Wednesday, April 2, 2008
C.A. Affirms Conviction in San Pedro Killing, Orders New Sentencing
By KENNETH OFGANG, Staff Writer
The Court of Appeal for this district yesterday affirmed the conviction of a man who killed a romantic rival in San Pedro in 2001, but sent his case back to the Los Angeles Superior Court for resentencing.
Div. Seven, in an unpublished opinion by Justice Laurie Zelon, rejected Jorge Evaristo Flores’ claims of prosecutorial misconduct and instructional error. The panel accepted the defense argument that the sentence of 69 years to life in prison must be reconsidered because the judge relied on facts not found by the jury, but the ruling does not preclude the imposition of a similar sentence on remand.
Flores was convicted of killing Giovanni Perez at another person’s surprise backyard birthday party. Both Flores and Perez had dated, and had children with, Delilah Smith, who attended the party with Perez.
Police learned that Flores had attended the party with his brother, and that Flores was a member of the Rancho San Pedro gang. Smith told police that Flores was carrying a gun, that he spotted Perez, that she and Perez tried to run to their car, and that Perez was shot several times as they ran.
The day after the shooting, she told police, Flores told her he would take care of her children, that he knew what he did was wrong, and that he intended to turn himself in, although he subsequently went to San Diego and then to Mexico. Flores’ brother was arrested and charged, and later pled guilty to murder.
At trial, Smith and other witnesses testified contrary to their statements to police, but their prior comments were introduced in evidence as prior inconsistent statements.
Flores testified that it was Smith who told him about the party, but she did not tell him that Perez would be there. He denied having brought a gun to the party, but said someone there gave him a gun and he held on to it for his own protection.
Perez saw him, run toward him, and pulled out a gun, Flores testified, claiming he fired in self-defense.
On cross-examination, Flores acknowledged that he knew his brother had been arrested, and that he had not come forward at that time to claim that Perez was armed.
Defense counsel moved for a mistrial, saying the prosecutor had improperly inferred that because the defendant’s brother had pled guilty, the defendant had to be guilty as well. Judge James Pierce gave a curative instruction, but denied a mistrial.
Jurors found Flores guilty of murder in the first degree and assault with a semiautomatic firearm, with findings that he personally used the firearm and discharged it, causing death.
Pierce calculated the 69-year minimum term by taking the basic minimum for first degree murder—25 years—and adding 25 years under the “10-20-Life” law, the nine-year upper term on the assault count, and the upper-term 10-year firearm enhancement to the assault term.

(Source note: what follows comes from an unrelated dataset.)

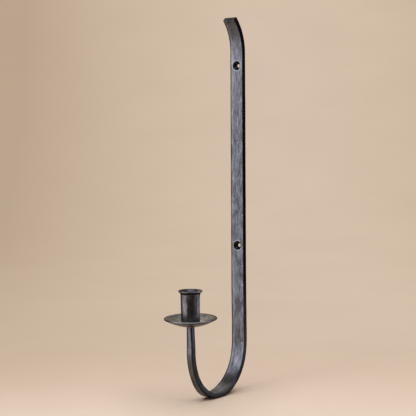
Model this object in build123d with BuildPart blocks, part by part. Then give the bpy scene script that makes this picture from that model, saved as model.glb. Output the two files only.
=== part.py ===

Zelon, writing for the Court of Appeal, agreed that the cross-examination questions were improper, but said there was no prejudice because the jury was instructed that they did not constitute evidence, the proof of Flores’ guilt was “overwhelming,” and there was other evidence at Flores’ trial implicating his brother.
The justice said the defense was, however, partially correct in its attack on the sentence.
Defense counsel argued that both the nine-year term for assault and the 10-year enhancement violated Cunningham v. California (2007) 127 S.Ct. 856, which held that the state’s Determinate Sentencing Law is unconstitutional to the extent it allows the judge to impose an upper-term sentence based on facts, other than prior convictions, that have not been found by a jury or admitted by the defendant.
Zelon agreed as to the enhancement, but disagreed as to the underlying nine-year term.
The underlying term, the justice explained, satisfies Cunningham because it was based in part on Flores’ prior conviction for domestic violence against Smith. The fact that it was also based on other factors, Zelon said, is irrelevant under the state high court’s clarification of Cunningham in People v. Black (2007) 41 Cal.4th 799.
As to the gun enhancement, however, the justice agreed that the judge erred in imposing the upper term based on his nonjury finding that the crime involved a high degree of violence, and that the domestic violence conviction could not be used to increase both the base term and the enhancement.
On remand, however, the judge may re-impose the 10-year enhancement, if he chooses, on the basis of other prior convictions, Zelon said.
The case is People v. Flores, B191682.